The initial concept and title for this series was inspired by Marcel Proust's In Search of Lost Time: Swann's Way. I was particularly moved by a passage in which the character Marcel tastes a madeleine dipped in tea and is transported back in time through memory. Random House Webster's College Dictionary defines madeleine as 1. a small shell-shaped cake 2. something that triggers memory or nostalgia. A madeleine is a cookie but more significantly it connotes an object that provokes involuntary memory. This series originated with the question of how to represent that which is only present in memory. My challenge began with the problem of depicting what is no longer visible, calling forward what is no longer there.
This series is also an exploration of the phenomenology of time, specifically how the past is perceived in the context of the present. Individual marks function as the memory of a moment and the repetition of these marks throughout the entire image operates as a record of successive moments, linking the past act of creating the work to the present experience of viewing it. The accumulation of marks serves to visually compress time when seen simultaneously within the finished image.
Another aspect of these compositions is the juxtaposition of the machine printed sheet pattern with the hand made pattern. The hand rendered elements are visually dominant but the original machine made pattern always remains visible. The large amount of time the hand made patterns take to create connotes a personal attention and unique history, which contrasts with the mass-produced sheets. When both systems combine they form a new multi-layered and multistoried palimpsest.
Each mark and each image is made through a careful repetition of lines, shapes, colors and textures. My process is methodical and labor intensive and each work acts directly as a transcription of time spent in the studio. The work not only serves as a record for the memory of the process but also synthesizes its multi-layered past with the present of the viewer.
Lacuna Series
A lacuna is a gap or missing piece. The Lacuna Series consists of magazine pages and books with the text carefully excised creating delicate paper lace. The cut paper reflects the shape of the original text layout on the page and acts as a memory of the removed story. This work is viewed with the removed text reversed and combines the removed text with the image printed on the opposite side of the page.
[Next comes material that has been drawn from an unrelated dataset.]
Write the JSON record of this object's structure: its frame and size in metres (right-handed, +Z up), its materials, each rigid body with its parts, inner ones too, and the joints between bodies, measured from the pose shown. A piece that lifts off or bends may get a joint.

The dichotomies present in this series refer to some fundamental problems of phenomenology. A basic phenomenological puzzle we have all seen consists of a drawing that can be perceived as two different pictures (the most common are the rabbit/bunny, vase/profiles pictures). The perceived variations in the picture cannot be experienced simultaneously and the picture can only be described as two different pictures. Like opposite sides of a page the images seem to flip back and forth, each picture can be seen only when the other is excluded from perception.
This series began with the challenge to create through removal and to bring together things that are inherently separate. New images are created by bringing the opposite sides of a page together simultaneously. The Lacuna Series also addresses the experiences of memory and absence. The image on the page is obscured by the holes in the page. Text is never directly present; it is suggested only through the gaps left by its removal.
Sky Series
The Sky Series consists of systematically constructed images based on the sky and the shapes of constellations. These abstract images are made through combined processes as varied as photography, embroidery, painting and drawing. Each image is initially inspired by the light of the daytime sky or the constellations of the night sky and grows to include additional repeated shapes and marks.
There are 88 recognized constellations, each with its own story and unique coordinates. Annually stars are seen at predictable intervals and are associated with specific seasons, reflecting the cyclical, repetitive nature of time. This idea of cyclical time shapes how we perceive the world; we are ruled by the rhythms of the sky. On a large scale there are the cycles of the sky, on a personal level we each have daily routines. This repetition creates a structure in which life is lived and understood. The sky series connects the grand and universal with personal and mundane through repetition.
By layering representations of constellations, and creating new connections within and between recognized constellations the Sky Series distorts and compresses time. Working with surfaces such as blurry photographs or used bed sheets lends a sense of the past. Repeated shapes and marks correspond to repeated time or time spent. The viewer connects the present with the work through the act of looking. This work serves as a record and depiction of time and reflects its simultaneously fleeting and repetitive nature.